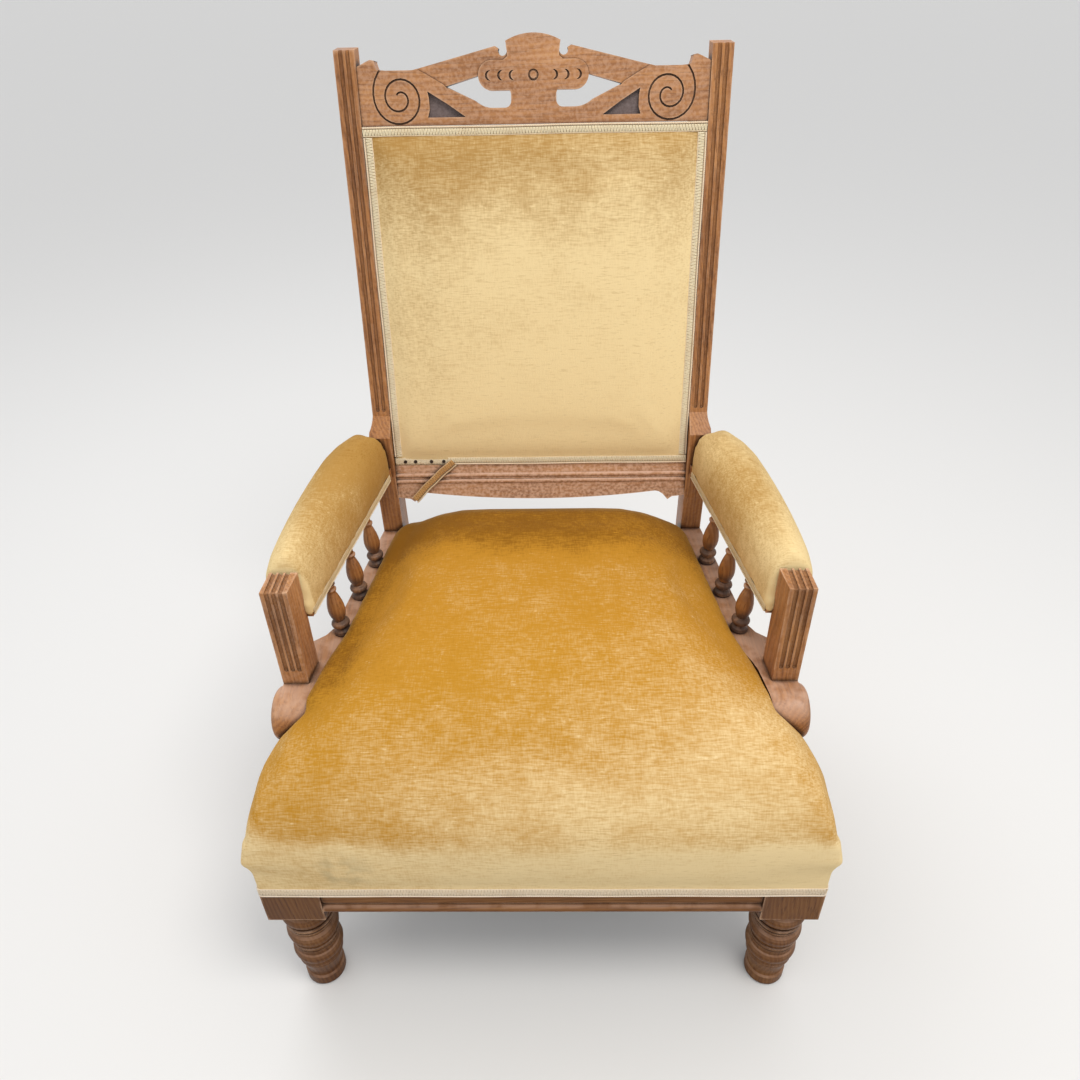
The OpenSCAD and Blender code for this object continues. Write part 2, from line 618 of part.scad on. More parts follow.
module spring() {
    steps = 8 * spring_turns;
    path = [for (i = [0:steps]) spring_point(i / steps)];
    rings = [for (i = [0:steps]) let (p = path[i], q = [p[0], p[1], 0] / norm([p[0], p[1]]))
        [for (k = [0:5]) p + wire_r * (cos(60 * k) * q + sin(60 * k) * [0, 0, 1])]];
    sides = [for (i = [0:steps - 1], k = [0:5])
        let (a = i * 6 + k, b = i * 6 + (k + 1) % 6) each [[a, b + 6, b], [a, a + 6, b + 6]]];
    start = [for (k = [1:4]) [0, k, k + 1]];
    end = [for (k = [1:4]) [steps * 6, steps * 6 + k + 1, steps * 6 + k]];
    polyhedron([for (ring = rings) each ring], concat(sides, start, end));
}
module seat_springs() color(steel) centred() for (row = [0:2], k = [-1:1])
    translate([k * (tent_x(spring_rows[row]) - 2 * spring_end), spring_rows[row], 0]) spring();

// The hessian: a flat flange on the rails and a low tent over the springs
tent_front = rail_t + rebate + 10;
tent_rear = seat_d - 16;
tent_slope = 8;
tent_top = spring_top + soft_gap;
function tent_x(y) = mix(post_in - 33, block_in - 14, (tent_rear - y) / (tent_rear - tent_front));
function tent_top_x(y) = mix(tent_x(tent_rear), tent_x(tent_front),
    (tent_rear - tent_slope - y) / (tent_rear - tent_front - 2 * tent_slope)) - tent_slope;
function tent_half(grow, slope) = [[tent_x(tent_rear) + grow - slope, tent_rear + grow - slope],
    [tent_x(tent_front) + grow - slope, tent_front - grow + slope]];
flange_half = [[post_in - 4, seat_d + 10], [block_in + 31, 6]];
module seat_hessian() color(hessian) centred() skin([
    mirrored_ring(tent_half(-cloth_t, tent_slope), tent_top),
    mirrored_ring(tent_half(-cloth_t, 0), rail_top),
    mirrored_ring(flange_half, rail_top),
    mirrored_ring(flange_half, rail_top + cloth_t),
    mirrored_ring(tent_half(0, 0), rail_top + cloth_t),
    mirrored_ring(tent_half(0, tent_slope), tent_top + cloth_t)]);

// Seat pad: a domed form, full in front of the arms and let in between them
nose_front = nose_y - nose_r;
corner_r = 7;
function seat_line(y) = side_x(y) + rebate + seat_bulge;
function near(a, b) = pow(pow(max(0.01, a), -3) + pow(max(0.01, b), -3), -1 / 3);
function dome(d) = let (t = max(0, 1 - max(0, d) / dome_run))
    roll_z + 10 + (crown_z - roll_z - 10) * pow(1 - pow(t, dome_power), 1 / dome_power);
// The sides of the dome stand higher towards the rear posts, and its rear edge rolls over
function rear_lift(y) = 36 * pow(max(0, (y - 120) / 350), 2);
function rear_fall(y) = 0.1 * pow(max(0, y - pad_back + 67), 1.4) + 0.12 * pow(max(0, y - pad_back + 12), 2);
function pad_top(x, y) = dome(near(y - pad_front, side_pull * (seat_line(y) - x) + rear_lift(y)))
    - rear_fall(y);
function pad_half(y) = let (d = y - pad_front, wide = y < nose_front - 0.4,
        edge = wide ? seat_line(y) - corner_r * (1 - sqrt(1 - pow(max(0, 1 - d / corner_r), 2)))
            : (y > rail_end ? min(base_in(y), post_in) : base_in(y)) - soft_gap,
        low = pad_low + 24 * min(1, max(0, -y / 7)),
        foot = wide ? min(edge, side_x(y) + rebate) : edge,
        up = max(0, min(1, (tent_rear + soft_gap - y) / tent_slope, (y - tent_front + soft_gap) / tent_slope)),
        roof = mix(low, tent_top + cloth_t + soft_gap, up), wall = tent_x(y) + soft_gap,
        arch = y > pad_back - 1 || y < pad_front + 1 ? 1 : 0)
    concat([for (share = [0.16, 0.38, 0.57, 0.73, 0.85, 0.93, 0.975, 1])
            [edge * share, pad_top(edge * share, y) + arch * (3 - 5 * share * share)]],
        [[edge, max(roll_z, low + 6)], [mix(foot, edge, 0.75), max(roll_z - 12, low + 3)], [foot, low],
            [wall, low + arch], [tent_top_x(y) + soft_gap, roof + 1.6 * arch], [wall * 0.3, roof + 2.4 * arch]]);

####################

== GOAL ==
Output the complete data exactly as written.

== EXPECTED ANSWER ==
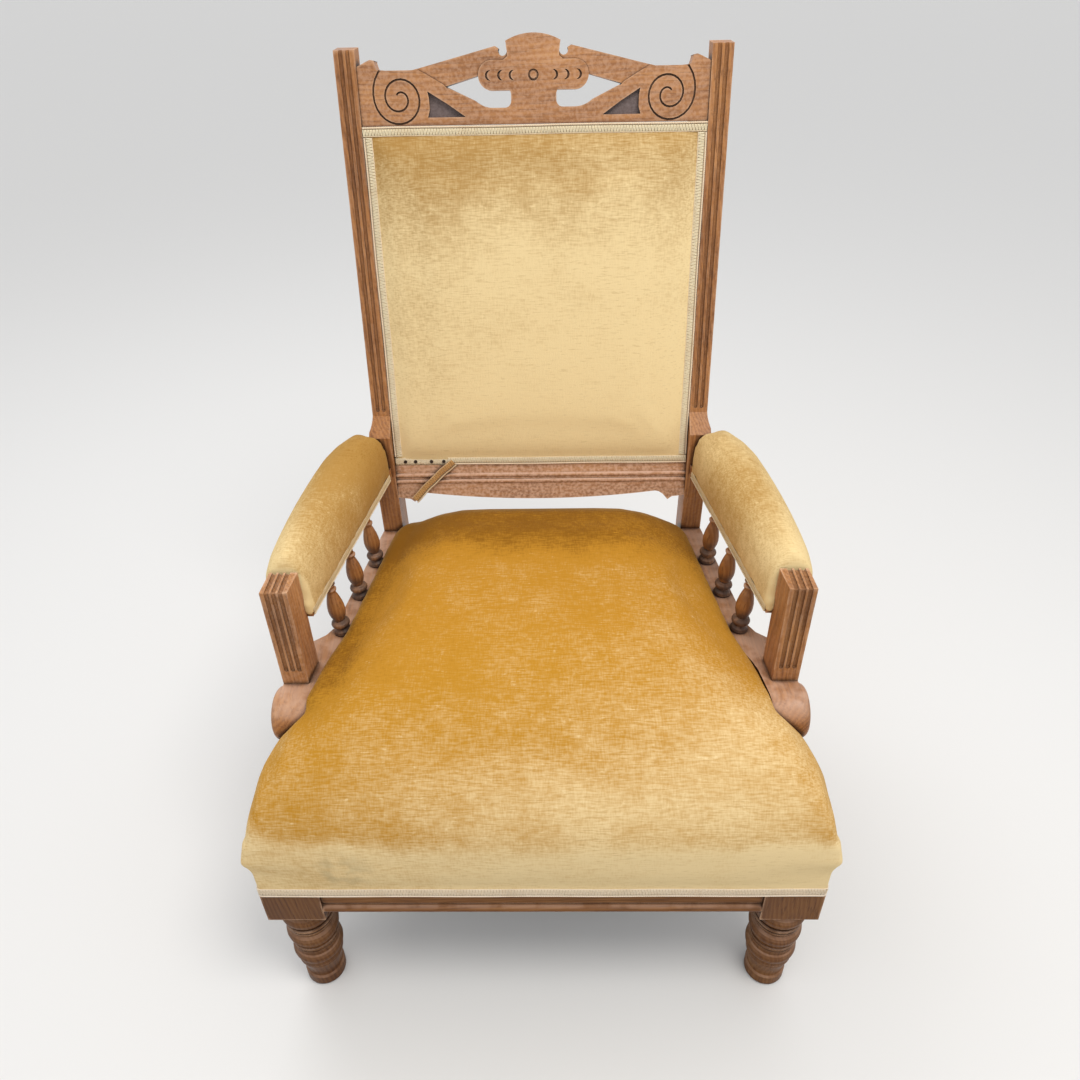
The OpenSCAD and Blender code for this object continues. Write part 2, from line 618 of part.scad on. More parts follow.
module spring() {
    steps = 8 * spring_turns;
    path = [for (i = [0:steps]) spring_point(i / steps)];
    rings = [for (i = [0:steps]) let (p = path[i], q = [p[0], p[1], 0] / norm([p[0], p[1]]))
        [for (k = [0:5]) p + wire_r * (cos(60 * k) * q + sin(60 * k) * [0, 0, 1])]];
    sides = [for (i = [0:steps - 1], k = [0:5])
        let (a = i * 6 + k, b = i * 6 + (k + 1) % 6) each [[a, b + 6, b], [a, a + 6, b + 6]]];
    start = [for (k = [1:4]) [0, k, k + 1]];
    end = [for (k = [1:4]) [steps * 6, steps * 6 + k + 1, steps * 6 + k]];
    polyhedron([for (ring = rings) each ring], concat(sides, start, end));
}
module seat_springs() color(steel) centred() for (row = [0:2], k = [-1:1])
    translate([k * (tent_x(spring_rows[row]) - 2 * spring_end), spring_rows[row], 0]) spring();

// The hessian: a flat flange on the rails and a low tent over the springs
tent_front = rail_t + rebate + 10;
tent_rear = seat_d - 16;
tent_slope = 8;
tent_top = spring_top + soft_gap;
function tent_x(y) = mix(post_in - 33, block_in - 14, (tent_rear - y) / (tent_rear - tent_front));
function tent_top_x(y) = mix(tent_x(tent_rear), tent_x(tent_front),
    (tent_rear - tent_slope - y) / (tent_rear - tent_front - 2 * tent_slope)) - tent_slope;
function tent_half(grow, slope) = [[tent_x(tent_rear) + grow - slope, tent_rear + grow - slope],
    [tent_x(tent_front) + grow - slope, tent_front - grow + slope]];
flange_half = [[post_in - 4, seat_d + 10], [block_in + 31, 6]];
module seat_hessian() color(hessian) centred() skin([
    mirrored_ring(tent_half(-cloth_t, tent_slope), tent_top),
    mirrored_ring(tent_half(-cloth_t, 0), rail_top),
    mirrored_ring(flange_half, rail_top),
    mirrored_ring(flange_half, rail_top + cloth_t),
    mirrored_ring(tent_half(0, 0), rail_top + cloth_t),
    mirrored_ring(tent_half(0, tent_slope), tent_top + cloth_t)]);

// Seat pad: a domed form, full in front of the arms and let in between them
nose_front = nose_y - nose_r;
corner_r = 7;
function seat_line(y) = side_x(y) + rebate + seat_bulge;
function near(a, b) = pow(pow(max(0.01, a), -3) + pow(max(0.01, b), -3), -1 / 3);
function dome(d) = let (t = max(0, 1 - max(0, d) / dome_run))
    roll_z + 10 + (crown_z - roll_z - 10) * pow(1 - pow(t, dome_power), 1 / dome_power);
// The sides of the dome stand higher towards the rear posts, and its rear edge rolls over
function rear_lift(y) = 36 * pow(max(0, (y - 120) / 350), 2);
function rear_fall(y) = 0.1 * pow(max(0, y - pad_back + 67), 1.4) + 0.12 * pow(max(0, y - pad_back + 12), 2);
function pad_top(x, y) = dome(near(y - pad_front, side_pull * (seat_line(y) - x) + rear_lift(y)))
    - rear_fall(y);
function pad_half(y) = let (d = y - pad_front, wide = y < nose_front - 0.4,
        edge = wide ? seat_line(y) - corner_r * (1 - sqrt(1 - pow(max(0, 1 - d / corner_r), 2)))
            : (y > rail_end ? min(base_in(y), post_in) : base_in(y)) - soft_gap,
        low = pad_low + 24 * min(1, max(0, -y / 7)),
        foot = wide ? min(edge, side_x(y) + rebate) : edge,
        up = max(0, min(1, (tent_rear + soft_gap - y) / tent_slope, (y - tent_front + soft_gap) / tent_slope)),
        roof = mix(low, tent_top + cloth_t + soft_gap, up), wall = tent_x(y) + soft_gap,
        arch = y > pad_back - 1 || y < pad_front + 1 ? 1 : 0)
    concat([for (share = [0.16, 0.38, 0.57, 0.73, 0.85, 0.93, 0.975, 1])
            [edge * share, pad_top(edge * share, y) + arch * (3 - 5 * share * share)]],
        [[edge, max(roll_z, low + 6)], [mix(foot, edge, 0.75), max(roll_z - 12, low + 3)], [foot, low],
            [wall, low + arch], [tent_top_x(y) + soft_gap, roof + 1.6 * arch], [wall * 0.3, roof + 2.4 * arch]]);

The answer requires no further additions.